A fresh wave of discussions surrounding the Great Lakes
Low water levels and other problems facing the Great Lakes will be the focus of a forum in Lansing Wednesday.
The head of Michigan's Office of the Great Lakes and other policymakers will discuss the declining levels as well as the impact of fresh water storage and diversion.
The forum will also address which policies will best protect the vast water resource while meeting demands for freshwater and the valuable passageway.
Some of the experts on hand during the event include, Jon Allan leads the Great Lakes office, a branch of the Michigan Department of Environmental Quality, Michael Jones of Michigan State University's Quantitative Fisheries Center and Jennifer Read, deputy director of the University of Michigan Water Center.
Lake Michigan and Lake Huron hit the lowest water levels ever recorded on the Great Lakes this year.
The U.S. Army Corps of Engineers said tests taken in January show the lakes were 29 inches below their long-term average and had declined 17 inches since January 2012.
The other Great Lakes, Superior, Erie and Ontario were also well below average.
Scientists say the drought and other natural forces, along with dredging of rivers that drain from the lakes, have contributed to the level drops.
Low water causes economic concerns by forcing cargo ships to carry lighter loads, leaving boat docks high and dry, and damaging fish spawning areas.
U.S. Army Corps of Engineers
reported a preliminary new record low water level for Lake Michigan-Huron for the second month in a row.

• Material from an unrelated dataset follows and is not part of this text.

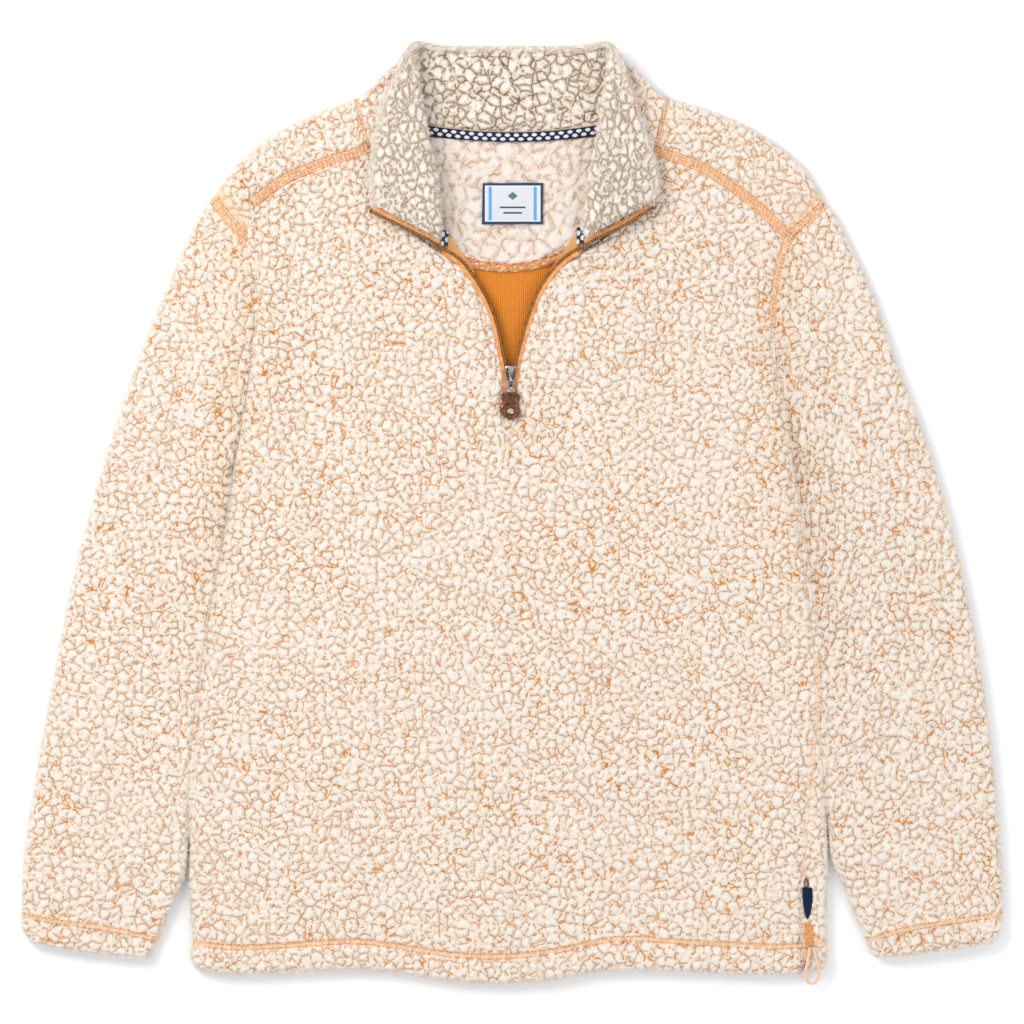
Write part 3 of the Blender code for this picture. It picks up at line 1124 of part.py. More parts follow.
def make_side_trims():
    tag = [(TAG_TOP_Y - TAG_LENGTH * s, TAG_X - half, TAG_X + half + 0.4) for s, half in TAG]
    draped("side_tag", tag, 0.35, TAG_THICK, "neck_tape")
    x, y, wide, deep = BARTACK
    oval = [(y + deep * math.sin(a), x - wide * max(math.cos(a), 0.12), x + wide * max(math.cos(a), 0.12))
            for a in np.linspace(math.pi / 2, -math.pi / 2, 13)]
    draped("cord_bartack", oval, 1.4, BARTACK_THICK, "thread")


def make_cord():
    curve = bpy.data.curves.new("hem_cord", "CURVE")
    curve.dimensions = "3D"
    curve.bevel_depth = CORD_DIAMETER / 2 * MM
    curve.bevel_resolution = 2
    curve.use_fill_caps = True
    line = curve.splines.new("POLY")
    points = evenly(along(CORD_ROUTE, np.linspace(0, 1, 200)), np.linspace(0, 1, CORD_POINTS))
    line.points.add(CORD_POINTS - 1)
    for place, point in zip(line.points, points):
        place.co = (*(point * MM), 1)
    curve.materials.append(material("cord"))
    made = bpy.data.objects.new("hem_cord", curve)
    bpy.context.scene.collection.objects.link(made)


def remove_all():
    for item in list(bpy.data.objects):
        bpy.data.objects.remove(item, do_unlink=True)


def main():
    remove_all()
    make_front()
    make_back()
    make_sleeve("sleeve_left", LEFT)
    make_sleeve("sleeve_right", RIGHT)
    make_collar()
    make_facing()
    make_inner_trims()
    make_zip()
    make_slider()
    make_pull()
    make_side_trims()
    make_cord()


main()
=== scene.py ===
# %% [markdown]
# # A sherpa fleece pullover, laid flat with its collar open
#
# The garment is a quarter-zip pullover of curly fleece. It lies on its back, the sleeves beside the body and the
# two halves of the stand collar rolled outwards. The frame has every panel as a plain closed wall. This lesson
# replaces each wall by a finer shell of the same form whose surface is broken into tufts, and makes the sewing,
# the zip and the small trims as real pieces.
#
# Left and right are the viewer's. +X is right, +Y runs from the hem to the collar and +Z comes up out of the
# cloth. Sizes are in millimetres in the tables and turn into metres when a mesh is made.

# %% Load the frame
import math

import bpy
import numpy as np
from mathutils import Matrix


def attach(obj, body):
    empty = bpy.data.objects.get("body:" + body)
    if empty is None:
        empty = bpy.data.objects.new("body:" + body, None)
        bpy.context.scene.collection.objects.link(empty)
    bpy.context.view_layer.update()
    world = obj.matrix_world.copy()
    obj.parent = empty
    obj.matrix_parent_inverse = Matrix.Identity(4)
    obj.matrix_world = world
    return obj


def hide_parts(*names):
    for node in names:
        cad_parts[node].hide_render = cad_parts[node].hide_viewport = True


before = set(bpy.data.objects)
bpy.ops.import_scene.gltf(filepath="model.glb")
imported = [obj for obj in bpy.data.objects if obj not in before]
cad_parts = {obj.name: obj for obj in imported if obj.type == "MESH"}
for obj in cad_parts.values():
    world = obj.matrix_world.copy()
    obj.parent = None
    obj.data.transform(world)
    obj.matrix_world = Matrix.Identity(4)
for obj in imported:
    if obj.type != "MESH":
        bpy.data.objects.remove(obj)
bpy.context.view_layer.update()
MM = 0.001

# %% [markdown]
# ## The camera and the light
#
# A garment laid flat is best seen from straight above. A long lens far away keeps its outline true, because
# the collar is only two centimetres nearer to it than the hem. The light is soft, from a big panel up on the
# left and a pale sky, so that each tuft has a gentle shadow side.

# %% Camera straight above
VIEW_ACROSS = 819.2
LENS = 200.0
SENSOR = 36.0
CLOTH_LEVEL = 12.0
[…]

The new record low of 175.57 meters or 576.02 feet is not only the lowest January monthly average water level ever recorded, but also the lowest monthly average ever recorded for any month over the official period of record for Great Lakes water levels, which extends back to 1918.
Wednesday's Forum to discuss the issues impacting the Great Lakes begins Wednesday at 11:30am in the Mackinac Room of the Anderson House Office Building.